The black hole is slowly devouring the red giant; the material siphoned away from the star is orbiting the black hole in the form of an accretion disc, a bit like water circling a drain. The closest regions of the disc are incredibly dense and hot, and extremely radiant; and, as the black hole feeds, it shoots out powerful jets of plasma, presumably from its poles.
[...] "We think the disc of material and the black hole are misaligned," [astrophysicist James] Miller-Jones said. "This appears to be causing the inner part of the disc to wobble like a spinning top and fire jets out in different directions as it changes orientation."

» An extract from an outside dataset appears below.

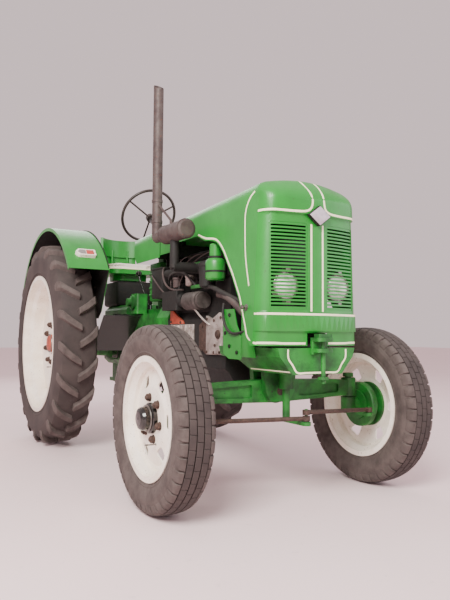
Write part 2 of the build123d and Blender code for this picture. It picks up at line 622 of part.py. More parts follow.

[...] It's a bit like a spinning top that starts to wobble as it's slowing down, the researchers said. This change in the rotational axis of a spinning body is called precession. In this particular instance, we have a handy explanation for it courtesy of Albert Einstein.
In his theory of general relativity, Einstein predicted an effect called frame-dragging. As it spins, a rotating black hole's gravitational field is so intense that it essentially drags spacetime with it. (This is one of the effects scientists hoped to observe when they took a picture of PAwehi.)